Stone Fruit, Lee Lai’s graphic novel about a queer couple and their relationships with their families, has added another award to its growing collection. Penn State University Libraries has awarded it the Lyn Ward Graphic Novel Prize for 2022. The graphic novel was published by Fantagraphics in May of 2021.
The award comes with a $2,500 prize, and the winner is chosen by a jury. In their write-up, the jury said, “Lee Lai’s ‘Stone Fruit’ is one of those rare graphic novels where everything — story, text, images, style — comes together in full complement to create a memorable, moving experience for readers.”
“How is it that something so sweet, wonderful, and delicious is also filled with hardness? This question animates Lee Lai’s empathetic exploration of love, intimacy, kinship, and care in ‘Stone Fruit.’ Lai’s nuanced character and question-driven graphic novel sparingly uses line, text, and color. These choices bring a starkness to the story, but they also open spaces for readers to engage more deeply with the complexities around what family means. Dream-like ink wash landscapes contrast with bodies that carry the marks of living and loving, just as the scenes of joyous monstrosity are foils for the traumas embedded in the lives of Bron, Ray, Amanda, and Nessie.
In addition to the Graphic Novel prize, the committee also chose two “honor” books: How to Pick a Fight by Lara Kaminoff and No One Else by R. Kikuo Johnson.
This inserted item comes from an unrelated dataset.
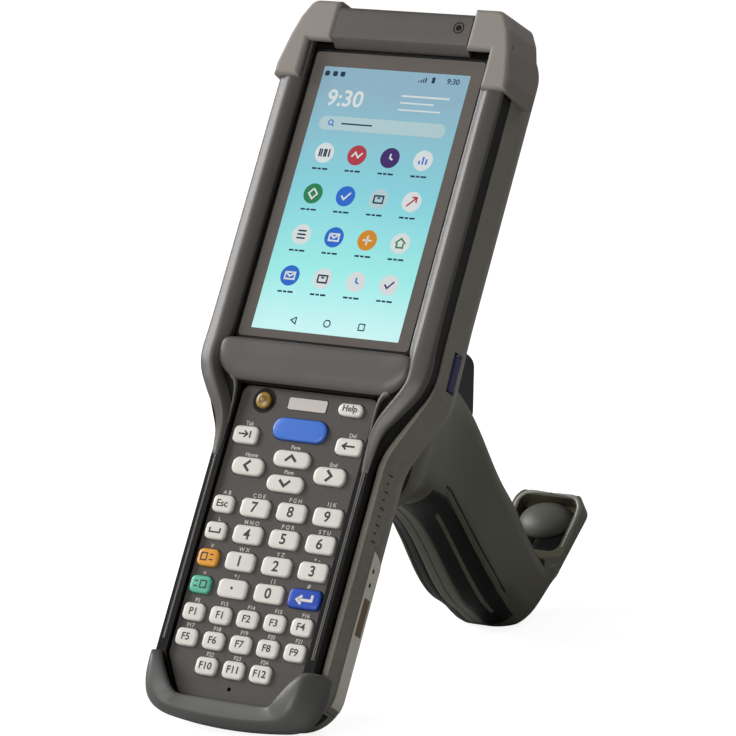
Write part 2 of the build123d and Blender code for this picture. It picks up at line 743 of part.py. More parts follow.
upward = Vector(0, 0, 1).rotate(Axis.X, -lean_angle)      # up from the surface it stands on
spring_head = Vector(0, spring_y, spring_z)
spring_foot = spring_head - spring_length * upward
all_sections = neck_sections + grip_sections
with BuildPart() as toe:
    corners = [corner for corner, radius in toe_profile]
    with BuildSketch(Plane.YZ):
        with BuildLine():
            FilletPolyline(*corners, radius=[radius for corner, radius in toe_profile], close=True)
        make_face()
    extrude(amount=toe_half_width, both=True)
    sole_start, sole_end = Vector(0, *corners[1]), Vector(0, *corners[2])
    toe_length = (sole_end - sole_start).length
    sole_plane = Plane(origin=sole_start, x_dir=(1, 0, 0),
                       z_dir=Vector(1, 0, 0).cross(sole_end - sole_start))
    with BuildSketch(sole_plane):
        with Locations((0, 0)):
            RectangleRounded(2 * toe_half_width, 2 * toe_length, toe_corner)
    extrude(amount=3 * toe_corner, both=True, mode=Mode.INTERSECT)
    with BuildSketch(sole_plane.offset(dish_floor)):
        with Locations((0, (dish_start + toe_length - dish_rim) / 2)):
            RectangleRounded(2 * (toe_half_width - dish_rim), toe_length - dish_rim - dish_start,
                             toe_corner - dish_rim)
    extrude(amount=3 * toe_corner, mode=Mode.SUBTRACT)

with BuildPart() as handle:
    loft([grip_section(*section) for section in all_sections]
         + [heel_section(*section) for section in heel_sections])
    add(toe.part)
    trim_to_floor()
    # hollow inside
    inner = [section for section in all_sections if section[0] > grip_cavity_floor]
    inner[0] = (neck_top_z - grip_wall, *neck_sections[0][1:])
    loft([grip_section(*section, inset=grip_wall) for section in inner], mode=Mode.SUBTRACT)
    # bosses for the trigger pin and a seat for its spring
    boss_reach = neck_half_width - grip_wall - 4.0
    for side in (-1, 1):
        with BuildSketch(Plane.YZ.offset(side * (trigger_half_width + trigger_gap))):
            with Locations((pin_y, pin_z)):
                Circle(hub_radius)
        extrude(amount=side * (boss_reach - trigger_half_width))
    # slot the trigger swings in
    slot_half_width = trigger_half_width + trigger_gap
    block(-slot_half_width, slot_half_width, spring_y - spring_length, trigger_tip[0] + 5.0,
          trigger_foot[1] - 2.5, pin_z + hub_radius + trigger_gap, Mode.SUBTRACT)
    with Locations(Plane(origin=(0, pin_y, pin_z), z_dir=(1, 0, 0))):
        Cylinder(pin_radius, 2 * boss_reach - 4.0, mode=Mode.SUBTRACT)
    # rib that carries the foot of the return spring
    with BuildSketch(Plane(origin=spring_foot, x_dir=(1, 0, 0), z_dir=-upward)):
        with Locations((0, 0)):
            Rectangle(2 * (grip_half_width - 0.5), 2 * spring_radius + 3.0)
    extrude(amount=2.0)


handle_halves = {}
for name, keep in (("handle_shell_left", Keep.BOTTOM), ("handle_shell_right", Keep.TOP)):
    with BuildPart() as half:
        add(handle.part)
        split(bisect_by=Plane.YZ, keep=keep)
    half.part.label = name
    handle_halves[name] = half

# ------------------------------------------------------------------ trigger, pin and spring
with BuildPart() as trigger:
    blade = [
        (pin_y, pin_z + hub_radius - 0.2),
        (pin_y + 6.0, pin_z + hub_radius - 1.0),
        (pin_y + 9.5, pin_z - 10.0),
        (pin_y + 9.5, pin_z - 22.0),
        (trigger_tip[0] - 0.3, trigger_tip[1] + 3.5),
        (trigger_tip[0] - 0.8, trigger_tip[1] - 2.5),
        trigger_foot,
        (spring_y + 0.5, trigger_foot[1] + 2.0),
    ]
    seat = Vector(0, upward.Z, -upward.Y)
    back_low = spring_head + 4.0 * seat
    back_high = spring_head - 4.0 * seat
    back = [(back_low.Y, back_low.Z), (back_high.Y, back_high.Z), (pin_y - 2.5, pin_z - 4.0)]
    with BuildSketch(Plane.YZ):
        with BuildLine():
            FilletPolyline(*blade, *back, close=True,
                           radius=[1.0, 4.0, 10.0, 14.0, 2.0, 2.0, 3.0, 2.0, 1.0, 0.4, 1.0])
        make_face()
    extrude(amount=trigger_half_width, both=True)
    with BuildSketch(Plane.YZ):
        with Locations((pin_y, pin_z)):
            Circle(hub_radius)
    extrude(amount=trigger_half_width, both=True)
    # rounded front edges: the plan's far end lies well behind the trigger
    plan_length = 2 * (trigger_tip[0] - back_z)
    with BuildSketch(Plane.XY):
        with Locations((0, trigger_tip[0] - plan_length / 2)):
            RectangleRounded(2 * trigger_half_width, plan_length, trigger_corner)
    extrude(amount=-trigger_foot[1] + cutter_reach, both=True, mode=Mode.INTERSECT)
    with Locations(Plane(origin=(0, pin_y, pin_z), z_dir=(1, 0, 0))):
        Cylinder(pin_radius + pin_clearance, 3 * trigger_half_width, mode=Mode.SUBTRACT)
trigger.part.label = "trigger"

with BuildPart() as trigger_pin:
    with Locations(Plane(origin=(0, pin_y, pin_z), z_dir=(1, 0, 0))):
        Cylinder(pin_radius, 2 * boss_reach - 4.0)
trigger_pin.part.label = "trigger_pin"

with BuildPart() as trigger_spring:
    coil_radius = spring_radius - spring_wire
    coil_length = spring_length - 2 * spring_wire - 2 * spring_gap
    with BuildLine() as coil:
        Helix(pitch=coil_length / spring_turns, height=coil_length, radius=coil_radius,
              center=spring_foot + (spring_wire + spring_gap) * upward, direction=upward)
    with BuildSketch(Plane(origin=coil.line @ 0, z_dir=coil.line % 0)):
        Circle(spring_wire)
    sweep()
trigger_spring.part.label = "trigger_spring"


# ------------------------------------------------------------------ stance and files
pieces = [
    front_housing, inner_frame, rear_housing, top_left_bumper, top_right_bumper, bottom_bumper,
    display_glass, display_module, keypad_panel, status_light, key_mat, main_board, battery_pack,
    scan_window, scan_engine, right_scan_button, case_screws,
    *handle_halves.values(), trigger, trigger_pin, trigger_spring, *key_parts,
]
lean = Rot(lean_angle, 0, 0)
boxes = [(lean * piece.part).bounding_box() for piece in pieces]
low_y = min(box.min.Y for box in boxes)
high_y = max(box.max.Y for box in boxes)
stance = Pos(0, -(low_y + high_y) / 2, rest_reach) * lean
for piece in pieces:
    placed = stance * piece.part
    placed.label = piece.part.label
    export_step(placed, f"parts/{placed.label}.step")
print(f"drawing origin after leaning: y {-(low_y + high_y) / 2:.4f}, z {rest_reach:.4f}")
print("lowest point", round(min(box.min.Z for box in boxes) + rest_reach, 4))
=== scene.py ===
import json
import math

import bmesh
import bpy
from mathutils import Matrix, Vector
from mathutils.bvhtree import BVHTree


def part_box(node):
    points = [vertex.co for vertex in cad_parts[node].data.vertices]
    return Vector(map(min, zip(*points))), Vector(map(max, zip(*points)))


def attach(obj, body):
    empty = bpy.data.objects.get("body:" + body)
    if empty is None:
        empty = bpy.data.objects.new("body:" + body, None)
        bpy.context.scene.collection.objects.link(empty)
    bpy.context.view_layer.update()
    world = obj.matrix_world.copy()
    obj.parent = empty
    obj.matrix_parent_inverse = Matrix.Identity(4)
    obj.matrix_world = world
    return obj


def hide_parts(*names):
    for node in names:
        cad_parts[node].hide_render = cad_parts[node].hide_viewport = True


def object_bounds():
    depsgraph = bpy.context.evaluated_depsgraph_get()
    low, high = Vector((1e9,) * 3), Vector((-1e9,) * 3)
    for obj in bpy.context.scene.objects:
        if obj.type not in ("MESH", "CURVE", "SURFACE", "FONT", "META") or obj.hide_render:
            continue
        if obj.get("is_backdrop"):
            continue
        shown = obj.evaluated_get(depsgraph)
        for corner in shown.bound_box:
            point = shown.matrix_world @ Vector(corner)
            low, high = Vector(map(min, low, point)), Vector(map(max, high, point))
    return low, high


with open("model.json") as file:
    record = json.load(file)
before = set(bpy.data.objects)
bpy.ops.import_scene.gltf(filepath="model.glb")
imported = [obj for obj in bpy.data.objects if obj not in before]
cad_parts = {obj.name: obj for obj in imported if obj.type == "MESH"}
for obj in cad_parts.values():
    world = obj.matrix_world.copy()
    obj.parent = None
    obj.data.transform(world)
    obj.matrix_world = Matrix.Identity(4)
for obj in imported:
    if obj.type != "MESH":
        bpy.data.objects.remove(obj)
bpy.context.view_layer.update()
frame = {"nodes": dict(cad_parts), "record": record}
nodes = frame["nodes"]

# ---------------- drawing frame
# The pieces are drawn in millimetres as the terminal lies on its back: X right, Y towards the scan
# end, Z out of the glass, origin at the bottom of the lit screen. LEAN stands it on its heel.
MM = 0.001
LEAN = math.radians(60)
GLASS_LOW_Y, GLASS_HIGH_Y = -3.6, 93.0
SCREEN_HALF, SCREEN_LOW, SCREEN_HIGH = 26.1, 0.0, 87.3             # lit part of the glass
glass_low, glass_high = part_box("display_glass")
ORIGIN = Vector((0,
                 glass_low[1] - GLASS_LOW_Y * math.cos(LEAN) * MM,
                 glass_high[2] - GLASS_HIGH_Y * math.sin(LEAN) * MM))
STANCE = Matrix.Translation(ORIGIN) @ Matrix.Rotation(LEAN, 4, "X") @ Matrix.Scale(MM, 4)
TO_DRAWING = STANCE.inverted()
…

The Lynd Ward Graphic Novel Prize is presented annually to the best graphic novel, fiction or nonfiction, published in the previous calendar year by a living U.S. or Canadian citizen or resident. Named for artist Lynd Ward, it honors his influence in the development of the graphic novel and celebrates the gift of an extensive collection of Ward’s wood engravings, original book illustrations and other graphic art donated to Penn State’s University Libraries by his daughters Robin Ward Savage and Nanda Weedon Ward. Between 1929 and 1937, Ward published his six groundbreaking wordless novels: “Gods’ Man,” “Madman’s Drum,” “Wild Pilgrimage,” “Prelude to a Million Years,” “Song without Words” and “Vertigo.”